Pero donde se desbordó el entusiasmo del público fue en la intervención de José, el hermano de María, que con su poderosa voz y personalidad paseó en triunfo toda la noche por el escenario del Centro Obrero entre clamorosas ovaciones.

 

Y lo cierto es que, en aquel maravilloso desbarajuste de personas y estilos musicales, María y Doc corrieron a encontrase y a prometerse amor eterno.

 

José continuaba en la cresta de la ola; su espectacular actuación, junto con una orquesta de jazz, le había nublado el sentido.

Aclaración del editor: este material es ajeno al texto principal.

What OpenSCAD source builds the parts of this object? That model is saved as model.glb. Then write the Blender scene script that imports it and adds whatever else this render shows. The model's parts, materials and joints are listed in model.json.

Él no lo sabía, pero con su actuación de aquella noche, el flamenco fusión se ensayó en la España abierta de la II República casi tres décadas antes de que lo consolidaran John Coltrane y Miles Davis.

 

También, sin quererlo, había abierto la puerta y sembrado la semilla que años después germinaría de la mano de un grupo de “locos maravillosos”, como les nombró Fernando León, que pusieron en marcha el Festival de Jazz de Badajoz.

 

Pero dirán ustedes que he olvidado a María, nuestra protagonista y verdadera semilla del jazz en Badajoz; y no es así. ¡Verán por qué!

 

José, en lo más alto de su éxtasis musical, se percató que María había desaparecido. Y recordó que estaba de “carabina” de la niña. “Mal asunto”, pensó recordando la instrucción de sus padres.

 

Corrió, preguntó e imaginó dónde podría estar su hermana del alma. Y así fue cómo encontró a María junto a Doc. Era una escena entrañable, muy respetuosa, como sacada de un cuento de jóvenes enamorados con un destino de difícil solución. Una solución que seguro ustedes imaginan.

 

¡Acertaron!

 

Doc Cheatham, un trompetista elegante y mítico, cuya carrera floreció en su tierra cuando tenía sesenta años para convertirse en una de las más célebres estrellas del jazz.

 

Y María, nuestra tierna y encantadora protagonista, era aquella amable anciana que todos los viejos aficionados al jazz de Badajoz recuerdan que podían ver siempre al fondo del teatro.

 

Seguramente, esperaba un nuevo concierto de Doc.